Qui in Piemonte noi figli di famiglie contadine e vignaiole abbiamo una parola unica che ci rimanda subito a un significato ben preciso, una parola che nel resto del mondo non esiste, o forse vorrà dire poco o niente ma che nella mia testa risuona con la voce dei miei nonni e dei miei genitori.
Il ciabot.
Così lo chiamiamo in Langa. In Monferrato lo chiamano casot, ma è la stessa cosa.
Il ciabot o casot, per chi non conoscesse il piemontese, è una piccola casetta che se ne sta in mezzo alle vigne, quasi a proteggerle e a vegliare sull’uva.
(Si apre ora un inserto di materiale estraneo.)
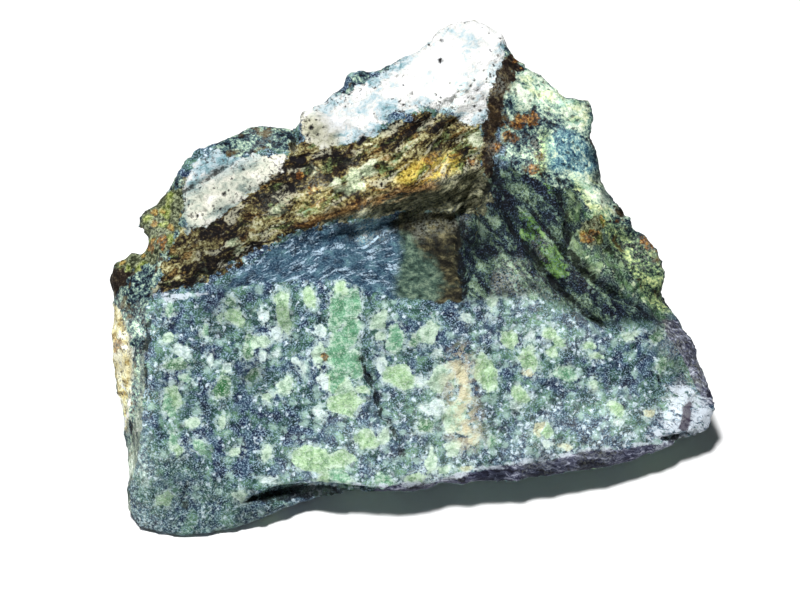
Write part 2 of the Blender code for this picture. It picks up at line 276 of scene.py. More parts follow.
MILK_GRAINS = (
    (-33.5, 12, 3.5, 3), (-36.5, 16, 3, 3), (-23, 12, 3, 2), (-22, 0, 3, 3.5), (-37, 5.5, 2, 2),
    (-34, 6.5, 2, 2), (-50, 5, 2, 2), (-46, 3.5, 2, 2), (-23, -7.5, 3, 2.5), (-57, 7, 3, 3),
    (-29, 5, 1.5, 1.5), (-27, 3, 1.5, 2), (1.5, 0, 3, 2.5), (3.5, -7, 3, 2.5), (6, -7, 4.5, 3.5),
    (-8, 4, 2, 4), (28.5, 11, 2, 2.5), (-35.5, -24.5, 3, 2), (-66.5, -23, 1, 3),
    (32.5, -15.5, 2.5, 2), (25, -6, 2.5, 2), (5.5, 7, 2, 2), (12.5, 15.5, 2, 2),
    (51, -10.5, 2, 1.5),
)
CREAM_GRAINS = (
    (11, 1.5, 3, 6), (12.5, -4, 2.5, 6.5), (12.5, -12, 3, 3.5), (14.5, -14.5, 2, 3),
    (37.5, -16.5, 3, 2), (58.5, -8.5, 2, 2), (28, 2.5, 2, 3), (31, -12, 3, 3.5),
    (12.5, -21.5, 3, 2),
)
GRAIN_SPREAD = 1.3      # how much larger the grains are drawn than they are given
GRAIN_TURN = 1.9        # how far each grain is turned from the one before, in radians
# How near a grain's sides are to its middle, and how that changes by grain and by side.
SIDE_NEAR, SIDE_UNEVEN, BY_GRAIN, BY_SIDE = 0.42, 0.10, 3.7, 2.3
# Where each kind of grain stands on the scale of tones, from deep green to cream.
GRAIN_TONES = (
    (0.0, VIVID_GRAINS), (0.2, LEAF_GRAINS), (0.4, LIME_GRAINS), (0.6, PALE_GRAINS),
    (0.8, MILK_GRAINS), (1.0, CREAM_GRAINS),
)

# Round marks: across, rise, radius.
RUST_SPOTS = (
    (23.5, 61, 1.7), (28.5, 65, 1.9), (26, 63, 1.6), (30, 52.5, 1.2), (44.5, 37, 1.2),
    (43, 35, 0.8), (51, 39.5, 0.9), (59, 34, 1.6), (-73.5, 8.5, 1.2), (-62.5, 34.5, 1.2),
    (-65, 33, 1.0), (26.5, 80, 1.0), (21, 57.5, 1.0), (-21.5, 6, 0.6), (-28, 50.5, 0.9),
    (-25.5, 47, 0.8), (14, 54.5, 0.8),
)
BLACK_PITS = (
    (7, 85, 0.6), (6.5, 79.5, 0.8), (9.5, 77, 0.4), (11.5, 73, 0.5), (10, 70, 0.5), (8, 69, 0.4),
    (6.5, 70, 0.4), (9.5, 67.5, 0.5), (-0.5, 71, 0.4), (4, 71, 0.3), (0, 69, 0.3), (16.5, 82, 0.4),
    (15, 74.5, 0.4), (14, 73, 0.4), (-4, 75.5, 0.5), (-12.5, 59.5, 1.0), (-13.5, 58.5, 0.8),
    (-20.5, 49.5, 0.9), (-30, 47, 1.0), (-54, 55.5, 0.5), (-53, 53.5, 0.3), (-50, 48.5, 0.4),
    (-49, 49.5, 0.3), (-47, 46, 0.5), (-52, 44, 0.3), (-53.5, 40.5, 0.4), (-58.5, 48.5, 0.4),
    (-60.5, 47.5, 0.4), (-41.5, 53.5, 0.3), (-49.5, 43, 0.3), (-51.5, 42, 0.4), (-28, 54.5, 1.2),
    (-30, 55, 1.0), (-27, 64.5, 0.5), (-25.5, 62.5, 0.6), (-26.5, 60.5, 0.5), (-24, 60.8, 0.4),
    (-22, 62, 0.3), (-23.5, 64.5, 0.3), (-28.5, 60, 0.7), (13, 71.5, 0.3), (14.5, 70, 0.4),
    (16, 72, 0.3), (15, 68, 0.4), (17, 70, 0.4), (12.5, 69, 0.3), (16.5, 67, 0.4), (18, 74, 0.4),
    (17.5, 77, 0.35), (13.5, 75.5, 0.3), (11, 71.5, 0.3), (9, 73.5, 0.3), (2, 75, 0.35),
)

# Cracks and grooves: points as (across, rise), then width and depth.
CRACKS = (
    (((-13.5, 9), (-12, 2), (-10, -1), (-9, -5), (-7.5, -9.5)), 1.5, 2.2),
    (((-9.5, -7), (-6, -11), (-4, -14.5), (-2, -18.5)), 1.1, 1.4),
    (((21, 46), (23, 40), (26, 35), (32, 27), (37, 22), (42, 17), (46, 14), (51, 11)), 1.9, 2.8),
    (((36, 51), (36, 46), (38, 40), (38.5, 33), (41, 28), (46, 23.5), (52.5, 20), (59, 16)),
     1.8, 2.8),
    (((-57, 46.5), (-53, 48.5), (-51, 50), (-47.5, 52.5), (-44, 53.5)), 0.8, 1.6),
    (((-64, 20), (-65.5, 12), (-66, 3), (-65.5, -2), (-66.5, -10)), 0.9, 0.9),
    (((-42, -30), (-36.5, -28.8), (-30.5, -27.6), (-23, -27.3), (-15, -28), (-6, -29), (4, -31)),
     3.2, 5.0),
    (((61, -14.5), (64, -15), (67, -14.5), (72, -13)), 1.4, 2.5),
    (((60, 1), (61.5, -0.5), (63, -2.5)), 0.7, 1.6),
    (((-30.5, 63), (-30, 59.5), (-30, 55.5)), 1.4, 2.2),
    (((12.5, 45), (12.2, 39), (11.0, 33), (11.4, 28), (12.4, 22), (11.0, 17)), 1.7, 1.0),
    (((23.5, 62), (22, 57), (20.5, 51), (17, 45), (14, 41)), 1.2, 1.0),
    (((-56.5, -18), (-56, -24), (-56.5, -31), (-55.5, -38)), 0.5, 0.9),
    (((-17, 70), (-16, 68.5), (-14.5, 67.5)), 0.9, 1.2),
    (((27, 46), (30, 41), (35, 34), (39, 30), (43, 25)), 1.0, 1.6),
    (((40, 46), (43, 40), (46, 35), (51, 30), (57, 26)), 0.9, 1.4),
)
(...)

In verità l’uso del ciabot è sempre stato meno poetico di quel che sembrava da fuori: era il magazzino degli attrezzi dei lavoratori delle vigne, abitato da animaletti come ragni, insetti, qualche topolino di campagna e uccelli di tutti i tipi.
Il ciabot nasce da lì, dalle necessità quotidiane di chi lavorava la terra tutti i giorni e tutti i giorni aveva bisogno di portarsi dietro le attrezzature o ripararsi da un improvviso temporale estivo mentre si era in vigna a lavorare.
La soluzione è stata naturale, una piccola costruzione in muratura che potesse allo stesso tempo tenere riparo alle scorte d’acqua, di cibo o di persone.
Alcuni dei miei ricordi di bambina mi vedono nelle calde giornate di primavera o di estate giocare a piedi scalzi e spensierata tra le vigne, e fare poi merenda nel tavolo del ciabot con pane e marmellata, pane e zucchero, o con la frutta. Quei tavoli servivano anche come momento finale delle giornate di vendemmia, quando la sera si cenava tutti insieme in vigna, stanchi, sporchi ma felici per quell’uva raccolta che dava inizio a un vino nuovo.
I ciabot ci sono davvero ovunque tra Langhe, Roero e Monferrato.
Ogni vigneto ha il suo guardiano in muratura che se solo potesse parlare avrebbe storie di generazioni di famiglia da raccontare, storie felici e tristi, storie di arrivi e di partenze, di vendemmie buone e di anni di crisi, di siccità, di anni difficili ma anche di anni soleggiati e sereni, di voci di bambini e di racconti di anziani.
E il ciabot è diventato Patrimonio Unesco.
Una cosa che avevamo da sempre sotto gli occhi si è rivelata un tesoro, prezioso non solo per noi ma per tutti. Bellezze semplici che narrano di un tempo in cui ancora i ritmi dell’uomo erano i ritmi della natura, e fra i due c’era una storia d’amore forte e matta.
I ciabot, per noi piemontesi, sono così importanti che è nato un progetto formativo dal nome “Banca del Fare”, organizzato dalla no-profit Parco Culturale Alta Langa, per la trasmissione delle conoscenze teoriche e pratiche per la conservazione del patrimonio edilizio in pietra. Un progetto manuale e concreto per ristrutturare i ciabot e restituire loro nuovamente la dimensione sociale che li caratterizzava una volta.
Noi piemontesi siamo fatti così: lavoriamo con la testa bassa concentrati sui frutti della nostra terra, e intanto costruiamo o abbiamo a che fare con tesori dal valore inestimabile, come i nostri ciabot, casette vive piene dell’energia della vigna.
Se avrete modo di venire a trovarmi, vi porterò a camminare la terra e a conoscere i ciabot di Langa!